It seems as though a million things have happened since I last blogged. ( I will confess, I go into fits where I despise technology, and feel over-connected.)
My life has taken some mighty leaps towards future goals this summer...I have been participating in a book study with some friends and it has been really great to reconnect!
I have found a friend that I can have movie/lunch/fun dates with. :)
I got an actual job outside of the food industry: I worked as an administrative assistant for Compassion Pregnancy Center one day per week.
The puppies continue to grow, and develop stranger and stranger personality traits!
Despite these Developments...
Life is still changing!
In less than two weeks I will waist deep in textbooks once more, as I pursue a Masters Degree in Marriage and Family Therapy. I am very, very excited about this...but also nervous. A friend of mine who is also going to Grad School and I discussed whether it will be much harder than Undergrad.... and how it will really test us...
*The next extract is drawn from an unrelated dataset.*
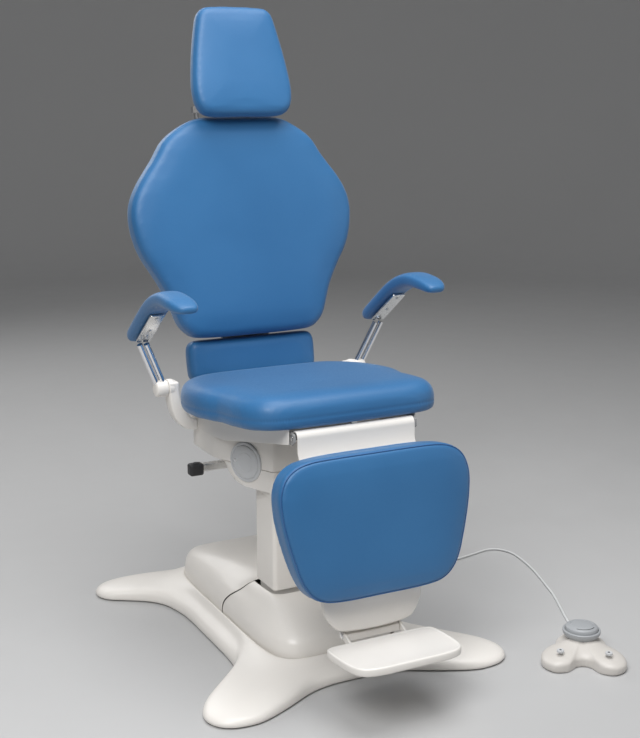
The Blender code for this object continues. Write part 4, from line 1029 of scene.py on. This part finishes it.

Next Monday, I have orientation for my NEW JOB!! I will be working in a social services atmosphere, counseling folks and building relationships!! (Well, actually I will be training for a bit first! ;)) I am really, really excited... but also very nervous about this as well. I am nervous mainly because it is new and unknown.
It has been heart-wrenching to say goodbye to the clients I worked with at Compassion Pregnancy Center. I had to overcome the feelings that I had, because deep down, I know that I am not abandoning them.
I thank the Lord that the past year has held the experiences that it has. Living back in Northeast Indiana was not what I planned...but I am very thankful for all that I have!
In the past year, I have grown spiritually, and have realized that spiritual growth does not always look the same.
The past year has seemed to drag on and on. And at some points, there did not seem to be much ahead. But there has been a verse that helped me know that the Sun was going to Shine Again:
"For I know the plans I have for you." Declares the Lord, "Plans to prosper you, and not to harm you; plans to give you HOPE and a FUTURE.' - Jeremiah 29:11
I found myself encouraged knowing that God had a plan of my future. Even though certain points were a little shaded and strained...a bright future was not far off!